The Germanic vocabulary in French is surprisingly as high as 40–45%, as Fernand Braudel pointed out. French is kind of a hybrid.
That seems like a rather high amount. According to the statistics from Wikipedia it's more like 40-45% of all loanwords, of which French admittedly has quite a few. Crucially, the vocabulary that makes up its grammatical core is overwhelmingly of Romance origin.
what makes a language isn’t the core vocabulary but, crucially, the syntax structure. when you say ‘je suis malade’ instead of ‘suis malade’ that’s the germanic roots of french mandating the structure. latin loan words don’t make a language romantic.
French is indeed a notable exception in that regard. However, the rest of the grammar structure is still overwhelmingly of Romance origin. This and some other odd things can indeed be explained because of the ancient Franks picking up the language of the people they ruled over, but incompletely so.
so i’m fairly familiar with latin’s grammar because i speak it, proficiently. first, there’s material difference between latin and modern french grammars. for example, the genetive, dative, ablative, accusative noun cases have been largely replaced with the nominative case + prepositions, which makes them no different from the (ultra-)modern german or english language. both german and english have conjugations too.

* i say ultra because proper german has more cases than french in fact.

This has happened in quite similar ways to most other Romance languages as well though. Almost all of them (with Romanian being a notable exception) have gotten rid of their case system and only the pronouns contain traces of it. Nowadays, they express the "cases" with prepositions too.
forget about the vocabulary for a second. french, unlike italian, spanish, portuguese, has germanic syntax structure too.
French syntax structure is mostly in line with the other romance languages, with the very notable exception of not being pro-drop.
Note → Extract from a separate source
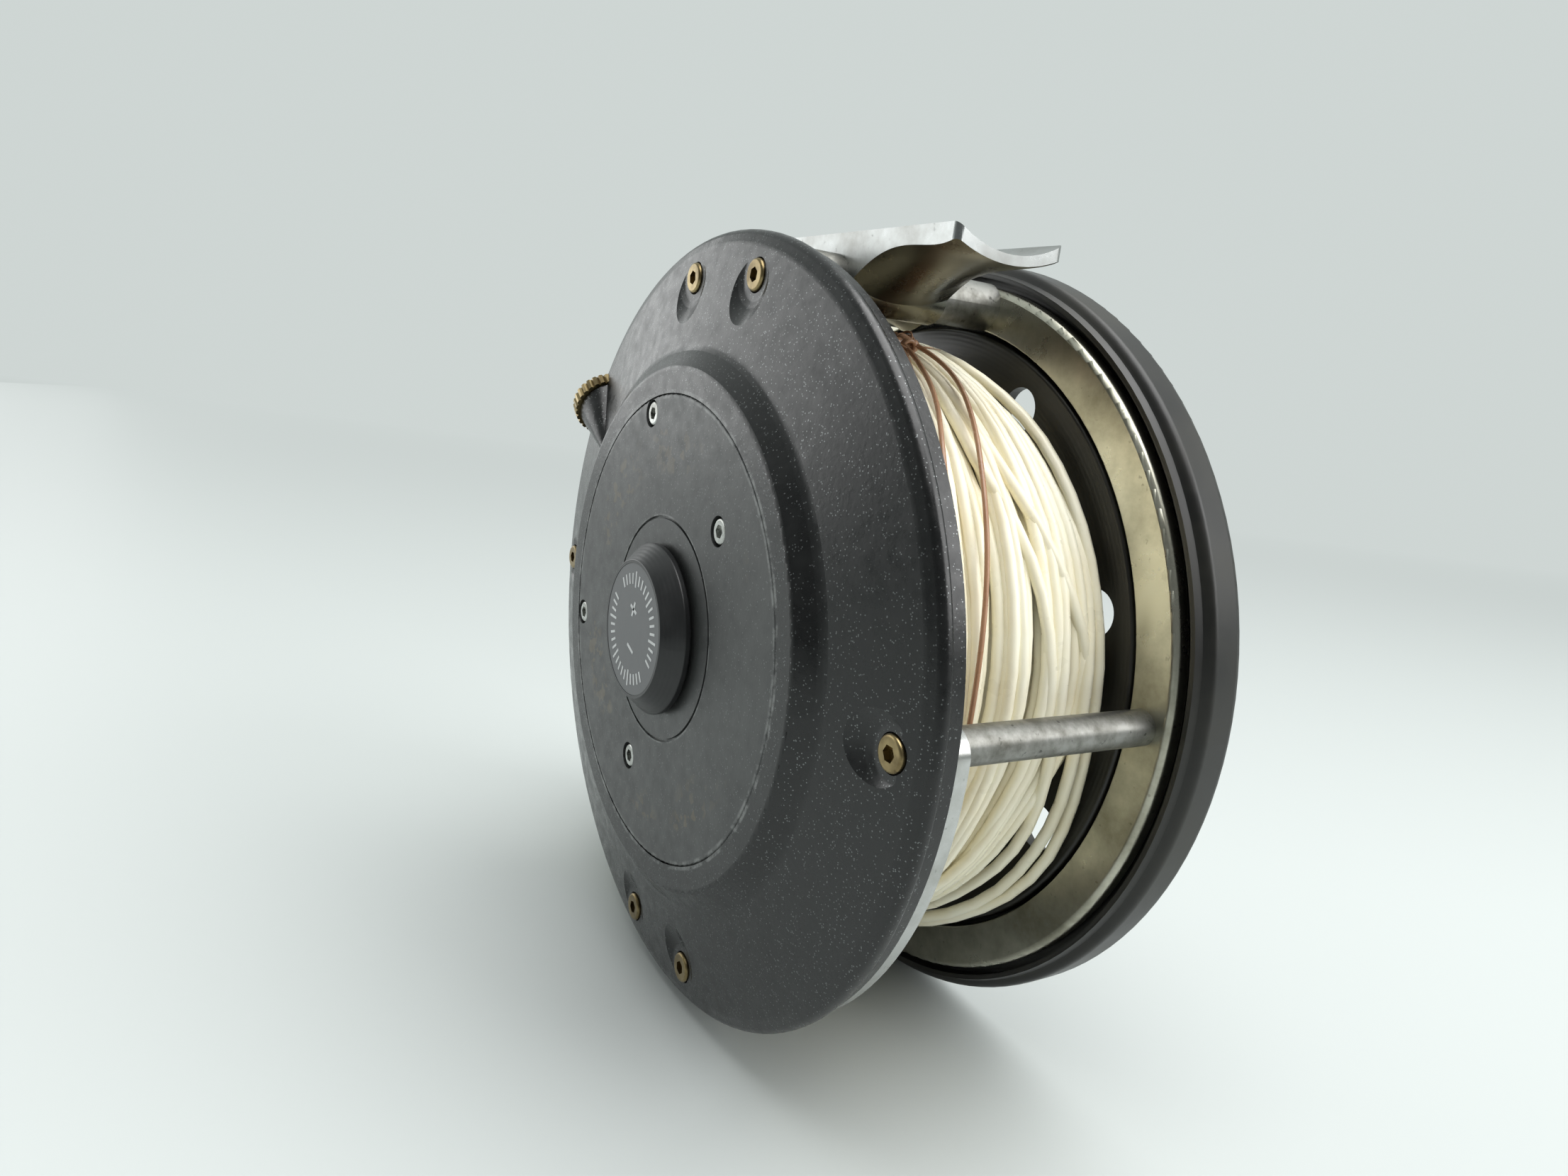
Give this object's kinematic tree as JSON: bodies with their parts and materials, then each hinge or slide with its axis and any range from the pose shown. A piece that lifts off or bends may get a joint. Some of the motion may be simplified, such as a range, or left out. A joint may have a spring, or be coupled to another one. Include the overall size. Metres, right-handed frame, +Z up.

Edit: Vocabulary matters though because certain words are more likely to be replaced by loan words than others. More importantly, they allow linking with a language's close relatives (most importantly the other languages d'oïl), which might be more conservative, and with its historical forms across time. Said differently: languages without apparent similarity to other languages, no close existing relatives, and no written records to trace their development are isolates by definition.